Organizational and Workforce Impact
- Risks: Overreliance on AI tools can lead to disrupted team dynamics, reduced opportunities for junior developers to learn through repetition, and fears about job security. Without planning, AI adoption can create resentment or slow skill development.
- How to do it right: Invest in training and upskilling, create mentorship models that adapt to the AI era, and be transparent with teams about the role AI will play. Position AI as a tool that elevates developer work rather than replaces it, and make sure to follow up on those promises.
Looking Ahead
The future of AI in software development is not just more autocomplete.
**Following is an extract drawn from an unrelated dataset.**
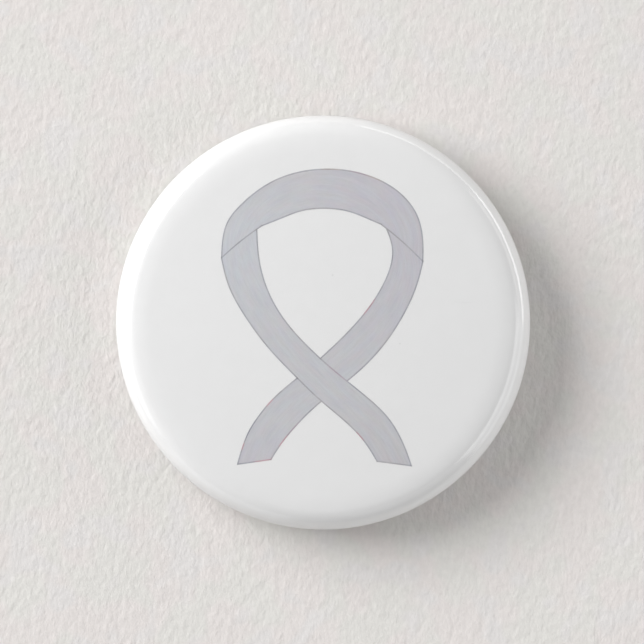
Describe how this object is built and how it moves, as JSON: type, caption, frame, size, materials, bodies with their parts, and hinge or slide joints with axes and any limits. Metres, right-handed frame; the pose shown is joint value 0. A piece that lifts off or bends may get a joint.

The next step is tools that understand code semantically, can reason about architecture, and can provide insight into the impact of changes across a system.
These tools are coming. Soon.
That shift will affect the workforce. Junior developers will need new ways to learn if AI takes over the simpler tasks that traditionally provided training. Mid-level and senior developers will need to adapt to roles that emphasize architecture, integration, and oversight. Organizations will have to think about how to structure teams when AI is doing more of the lower-level coding work.